À época, Benjamin Steinbruch disse que não reconheceria mais o acordo de acionistas do grupo e não aceitou as indicações feitas por Clarice no conselho das companhias dos Steinbruch. Em março daquele ano, Clarice e Léo entraram na Justiça pedindo a dissolução das sociedades que os ramos da família têm nas empresas do grupo.
Antes de a disputa se tornar pública, o ramo da família representado pela CFL já tinha tentado iniciar um processo de desmembramento das empresas, mas havia um impasse sobre quanto valeria participação deles nos diversos negócios do grupo. Em assembleia extraordinária, realizada ontem, o conselho de administração da CSN aprovou o pagamento de R$ 1,56 bilhão em dividendos intermediários. Esse pagamento será efetuado no dia 2 de dezembro.
Neste mesmo dia, a CSN vai depositar a última parcela dos dividendos aprovados em abril, no valor de R$ 452,2 milhões. Nos dividendos que deverão ser aprovados para 2023, os acionistas da CFL deverão receber o valor correspondente à participação que passaram a deter na siderúrgica, de 10,25%, de acordo com as fontes.
Procurados, Paulo Lazzareschi e Caio Bolina, advogados da Rio Purus, confirmam o acordo concluído entre os dois ramos da família, mas reforçaram que a vigência dessa nova estrutura somente deverá ser efetivada após o Cade aprovar a operação.
Os advogados José Henrique Longo e Fernanda Ferrari, do PLKC Advogados, que também atuaram na negociação, não comentaram o assunto. A defesa da CFL, representada pelos escritórios Thomaz Bastos, Waisberg, Kurzweil Advogados e Cescon Barrieu, não retornou os pedidos de entrevista.
Contexto
O conglomerado da família Steinbruch foi criado nos anos 1960 pelos irmãos Mendel (pai de Benjamin, Ricardo e Elisabeth), que morreu em 1993, e Eliezer (pai de Clarice, Léo e Fabio).
Os Steinbruch também foram sócios do empresário Jacks Rabinovich, que se desfez de sua participação em 2005. Os desentendimentos entre os herdeiros da família Steinbruch ganharam força com a morte de Eliezer, em 2008.
O acordo de acionistas entre os dois ramos da família foi firmado em 1994, após a morte de Mendel.
O contrato estabelecia que 60% do capital da Vicunha e da CSN seriam de propriedade de Mendel e seus herdeiros e 40% da família de Eliezer.
Nos demais negócios, a divisão seria de 55% para Mendel e 45% para Eliezer. Esse modelo perdurou algum tempo, até que as brigas entre os primos afloraram, envolvendo principalmente a gestão e representação no conselho de administração da CSN.

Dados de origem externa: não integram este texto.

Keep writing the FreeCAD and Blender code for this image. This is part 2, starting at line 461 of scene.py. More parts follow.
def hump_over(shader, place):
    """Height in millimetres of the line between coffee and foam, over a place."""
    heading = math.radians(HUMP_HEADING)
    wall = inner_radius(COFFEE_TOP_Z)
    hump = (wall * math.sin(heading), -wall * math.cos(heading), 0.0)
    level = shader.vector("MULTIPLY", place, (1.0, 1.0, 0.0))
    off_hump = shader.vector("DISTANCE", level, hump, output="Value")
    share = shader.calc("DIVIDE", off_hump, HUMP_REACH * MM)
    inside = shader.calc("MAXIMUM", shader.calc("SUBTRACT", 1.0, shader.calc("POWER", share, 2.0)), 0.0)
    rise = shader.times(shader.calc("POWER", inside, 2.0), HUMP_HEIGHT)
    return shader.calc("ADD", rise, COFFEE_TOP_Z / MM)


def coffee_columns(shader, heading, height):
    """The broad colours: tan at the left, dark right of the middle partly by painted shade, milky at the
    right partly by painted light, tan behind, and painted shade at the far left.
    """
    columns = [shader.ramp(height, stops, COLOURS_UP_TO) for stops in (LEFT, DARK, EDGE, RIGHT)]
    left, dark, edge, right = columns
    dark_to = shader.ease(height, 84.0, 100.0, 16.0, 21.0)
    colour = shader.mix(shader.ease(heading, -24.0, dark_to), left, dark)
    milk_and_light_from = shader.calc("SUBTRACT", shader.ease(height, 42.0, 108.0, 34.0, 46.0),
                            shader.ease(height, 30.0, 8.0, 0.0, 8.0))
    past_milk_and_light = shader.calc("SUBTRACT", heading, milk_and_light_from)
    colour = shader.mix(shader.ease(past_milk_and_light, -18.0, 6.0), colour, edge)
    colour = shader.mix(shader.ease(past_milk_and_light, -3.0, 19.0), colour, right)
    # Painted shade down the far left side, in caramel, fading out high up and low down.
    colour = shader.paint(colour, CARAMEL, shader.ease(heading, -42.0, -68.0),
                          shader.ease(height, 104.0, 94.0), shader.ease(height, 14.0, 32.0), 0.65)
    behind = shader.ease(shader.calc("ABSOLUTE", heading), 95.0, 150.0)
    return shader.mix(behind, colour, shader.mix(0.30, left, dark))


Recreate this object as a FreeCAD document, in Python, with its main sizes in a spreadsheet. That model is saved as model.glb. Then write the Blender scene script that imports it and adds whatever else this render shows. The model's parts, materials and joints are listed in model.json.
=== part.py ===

A CSN, siderúrgica de aços planos localizada em Volta Redonda (RJ), foi criada em abril de 1941 pelo presidente Getúlio Vargas. Após muitos embates, e muitas greves, foi privatizada em 1993.

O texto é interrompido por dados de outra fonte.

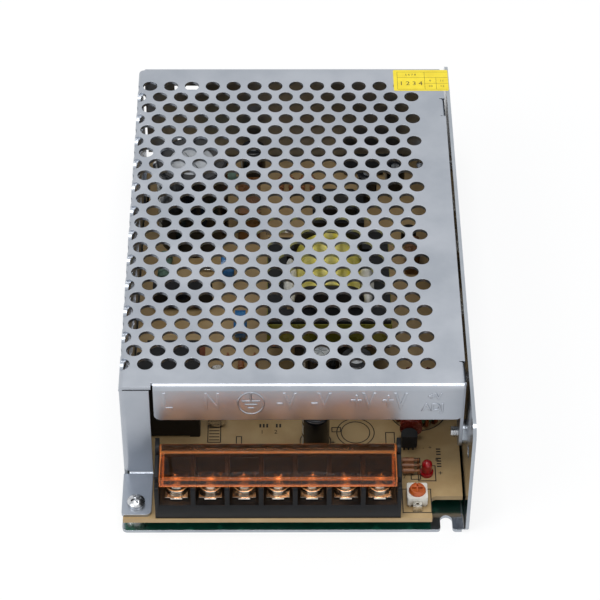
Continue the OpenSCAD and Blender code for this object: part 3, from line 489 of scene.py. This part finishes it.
class SUPPLY_OT_lip_marks(bpy.types.Operator):
    """Terminal marks stamped into the lip of the cover"""

    bl_idname = "supply.lip_marks"
    bl_label = "Stamped marks"

    def execute(self, context):
        sizes = context.scene.supply_sizes
        relief = sizes.mark_relief
        z = COVER_HIGH.z - MARK_DROP
        marks = []
        for words, x in LARGE_MARKS:
            place = (x * MM, LIP_Y, z)
            marks.append(lettering(words, place, sizes.mark_height, MARK_EXTRUDE, LARGE_WIDTH, True, relief))
        for words, x, lift, height in SMALL_MARKS:
            place = (x * MM, LIP_Y, z + lift * MM)
            marks.append(lettering(words, place, height * MM, MARK_EXTRUDE, SMALL_WIDTH, True, relief))
        # The earth sign: a stem over three bars, each shorter than the one above, in an oval ring
        ring = added(
            bpy.ops.mesh.primitive_torus_add,
            major_radius=EARTH_RADIUS,
            minor_radius=EARTH_LINE,
            major_segments=48,
            minor_segments=8,
        )
        flatness = relief / EARTH_LINE
        ring.scale = (*EARTH_OVAL, flatness)
        ring.rotation_euler = (math.radians(90), 0, 0)
        ring.location = (EARTH_X, LIP_Y, z + EARTH_LIFT)
        bake_place()
        marks.append(ring)
        for length, height, upright in EARTH_BARS:
            bar = added(
                bpy.ops.mesh.primitive_cylinder_add, vertices=8, radius=EARTH_LINE, depth=length * MM
            )
            bar.rotation_euler = (0, 0 if upright else math.radians(90), 0)
            bake_place()
            bar.scale = (1, flatness, 1)
            bar.location = (EARTH_X, LIP_Y, z + height * MM + EARTH_LIFT)
            bake_place()
            marks.append(bar)
        piece = join(marks)
        settle(piece, "lip_marks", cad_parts["mesh_cover"].data.materials[0])
        smooth(piece, 50)
        return {"FINISHED"}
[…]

Ao deixar de ser estatal, tornou-se, ao longo das últimas três décadas, no ativo de maior visibilidade e relevância entre todos os negócios dos Steinbruch. No processo de privatização, o consórcio liderado pelo grupo Vicunha, sob o comando de Benjamin Steinbruch e seu pai, junto com o sócio Rabinovich, arrematou a empresa que era um símbolo da siderurgia brasileira.
O consórcio tinha como parceiros da Vicunha – uma empresa tradicional do ramo têxtil – o fundo de pensão Previ e o banco Bradesco, entre outros grupos, que anos depois saíram do bloco de controle da empresa via um processo de “descruzamento societário”. Todos eram acionistas da Vale, privatizada em 1997 sob a liderança da CSN.

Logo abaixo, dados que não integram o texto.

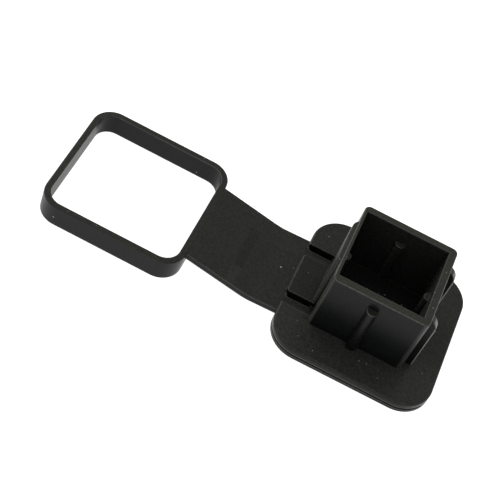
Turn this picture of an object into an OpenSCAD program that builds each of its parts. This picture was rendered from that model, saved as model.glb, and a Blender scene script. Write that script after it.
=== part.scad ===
// Receiver cover: one soft rubber moulding.
// A flange closes the mouth of a square receiver tube, a hollow ribbed plug
// grips the inside of the tube, and a flat strap ties the cover to a
// rounded square collar that stays round the outside of the tube.
//
// Frame: millimetres, +Z up, outer face of the flange on the floor (z = 0),
// origin on the axis of the plug, +X from the collar to the plug.

/* [Flange] */
// Distance from the plug axis to the strap side of the flange
flange_left = 37.6; // [34:0.1:44]
// Distance from the plug axis to the free side of the flange
flange_right = 41.3; // [36:0.1:48]
// Half width of the flange
flange_half_y = 41.6; // [36:0.1:48]
// Thickness of the flange
flange_t = 5.8; // [5:0.1:8]
// Corner radius of the flange
flange_r = 15.5; // [10:0.5:20]
// Rounding of the flange's upper edge
flange_edge = 0.95; // [0.4:0.05:1.5]
// Height of the centre of the edge groove
groove_z = 2.3; // [1.8:0.1:2.8]
// Height of the edge groove
groove_h = 1.1; // [0.4:0.1:1.2]
// Depth of the edge groove
groove_d = 1.2; // [0.4:0.1:1.4]

/* [Plug] */
// Height of the plug's rim above the floor
rim_z = 40.95; // [36:0.05:60]
// Half width of the plug over its plain walls
plug_half = 24.1; // [23:0.1:25]
// Distance from the axis to the plug's far wall
plug_far = 25.1; // [24:0.1:25.4]
// Distance from the axis to the plug's strap side wall
plug_left = 22.6; // [22:0.1:24]
// Radius of the plug's upright corners
plug_r = 2.7; // [2:0.1:4]
// Rounding of the rim's outer edge
rim_edge = 0.7; // [0.3:0.1:1.2]
// Hollow: distance from the axis to its strap side wall
hollow_left = 20.9; // [20:0.1:21.2]
// Hollow: distance from the axis to its free side wall
hollow_right = 20.4; // [19:0.1:21]
// Hollow: distance from the axis to its near wall
hollow_near = 20.4; // [19:0.1:21]
// Hollow: distance from the axis to its far wall
hollow_far = 21.3; // [19:0.1:21.5]
// Height of the hollow's floor
hollow_floor = 6.1; // [4:0.1:8]

/* [Grip] */
// Thickness of the grip pad on the strap side
pad_t = 1.9; // [1:0.1:2.5]
// Near end of the flat part of the pad
pad_near = 10.3; // [6:0.1:12]
// Far end of the flat part of the pad
pad_far = 9.4; // [6:0.1:12]
// End radius of the pad at its far end
pad_far_r = 5.4; // [3:0.1:8]
// Radius of the outer half-round ribs
rib_r = 2.65; // [2:0.05:3]
// Height of the outer ribs above the wall
rib_out = 3.3; // [2.7:0.1:3.6]
// Level of the tops of the outer ribs
rib_top = 34.3; // [28:0.1:38]
// Distance of all the ribs' centre line from the plug's axis
rib_shift = 0.5; // [0:0.1:1.5]
// Radius of the inner half-round ribs
inner_rib_r = 2.4; // [1.5:0.1:3]
// Level of the tops of the inner ribs
inner_rib_top = 31.6; // [26:0.1:36]
// How far the fins stand out of the wall
fin_out = 3.8; // [3:0.1:5]
// Thickness of the fins
fin_t = 3.2; // [2:0.1:4]
// Rounding of the fins' outer edges
fin_edge = 0.6; // [0.3:0.1:0.9]
// Centre line of the far fin
fin_far_y = 13.0; // [9:0.1:18]
// Centre line of the near fin
fin_near_y = 17.4; // [9:0.1:18]
// Radius of the arc that rounds off the top of a fin
fin_top_r = 7.6; // [5:0.1:10]

/* [Strap root] */
// Half width of the tongue between the two windows
tongue_half = 12.0; // [9:0.1:14]
// Corner radius at the end of the tongue
tongue_r = 1.9; // [0.5:0.1:3]
// Distance from the axis to the outer side of each window
window_out = 19.4; // [17:0.1:21]
// Width of the slot along the window's far side
slot_w = 1.7; // [1:0.1:3]
// Width of the near slot at the plug
slot_end_w = 1.4; // [0.3:0.1:2]
// Height of the low rim round each slot
slot_rim = 0.3; // [0.1:0.1:0.8]
// Width of the low rim round each slot
slot_rim_w = 0.8; // [0.4:0.1:1]
// Level of the slots' floor
slot_floor = 0.8; // [0.6:0.1:1.6]

/* [Strap] */
// Half width of the strap
strap_half = 23.0; // [20:0.05:24]
// Thickness of the strap
strap_t = 3.15; // [2.5:0.05:4]
// Where the strap starts to rise, measured from the plug axis
rise_start = 49.4; // [44:0.1:56]
// Where the strap reaches the collar's upper level
rise_end = 89.6; // [86:0.1:96]
// Bend radius of the strap's centre line
bend_r = 28.5; // [10:0.5:40]

/* [Collar] */
// Clear length of the collar along X
ring_clear_x = 64.3; // [60:0.1:68]
// Clear width of the collar along Y
ring_clear_y = 63.1; // [60:0.1:68]
// Wall thickness of the collar
ring_wall = 3.1; // [2:0.1:4]
// Height of the collar
ring_h = 11.3; // [9:0.1:16]
// Inner corner radius of the collar
ring_r = 7.6; // [4:0.1:12]
// Distance from the plug axis to the collar's inner wall
ring_near_x = 87.8; // [80:0.1:91]
// Sideways set of the collar against the plug axis
ring_dy = -1.0; // [-2:0.1:2]
// Turn of the collar about its own centre, in degrees
ring_turn = -0.5; // [-1:0.1:1]
// Rounding of the collar's upper edges
ring_edge = 0.5; // [0.2:0.1:0.8]

/* [Hidden] */
$fn = 96;

ring_cx = -(ring_near_x + ring_clear_x / 2);
ring_or = ring_r + ring_wall;
// the strap's bend: two arcs of bend_r joined by a straight ramp
rise_w = rise_end - rise_start;
rise_h = ring_h - strap_t;
bend_a = atan2(rise_w, 2 * bend_r - rise_h)
       - acos(2 * bend_r / sqrt(rise_w * rise_w + pow(2 * bend_r - rise_h, 2)));
ramp_l = (rise_w - 2 * bend_r * sin(bend_a)) / cos(bend_a);

// ---------- helpers ----------

// rounded rectangle from (x0, y0) to (x1, y1)
module rrect(x0, x1, y0, y1, r) {
    translate([x0 + r, y0]) square([x1 - x0 - 2 * r, y1 - y0]);
    translate([x0, y0 + r]) square([x1 - x0, y1 - y0 - 2 * r]);
    for (x = [x0 + r, x1 - r]) for (y = [y0 + r, y1 - r])
        translate([x, y]) circle(r = r);
}

// upright section from a to b, height h, both upper corners rounded by e
module soft_section(a, b, h, e) {
    translate([a, 0]) square([b - a, h - e]);
    translate([a + e, 0]) square([b - a - 2 * e, h]);
    translate([a + e, h - e]) circle(r = e);
    translate([b - e, h - e]) circle(r = e);
}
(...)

Após desentendimentos, os Steinbruch e Rabinovich ficaram com a siderúrgica e os demais sócios com a mineradora. Desde 1993, até os dias de hoje, a CSN passou por muitas mudanças, indo além do aço. Começa uma nova era, com modernização das instalações, emissão de ADRs de nível I e ações no nivel II na Bolsa de Nova York, investe na geração de energia, em ferrovias (Transnordestina e MRS), em embalagens de aço, na fabricação de aços galvanizados para o setor automotivo e para a construção civil e na mineração de estanho.
Em 2001, a empresa inicia o plano de internacionalização, com aquisições de siderúrgicas nos Estados Unidos e em Portugal. Em 2012, comprou a SWT, de aços longos, na Alemanha. A partir de 2007, a CSN dá partida ao projeto de ser a quinta maior mineradora de ferro do mundo, explorando a rica jazida Casa de Pedra, em Minas Gerais.
Cria a Namisa, que depois se tornaria a CSN Mineração, vindo a abrir o capital na B3 em fevereiro do ano passado. Outro passo relevante foi a entrada no setor de cimento, com uma fábrica em Volta Redonda, em 2009. No ano passado, chegou à posição de segunda maior cimenteira do país ao comprar os ativos da LafargeHolcim, logo após assumir a Cimento Elizabeth.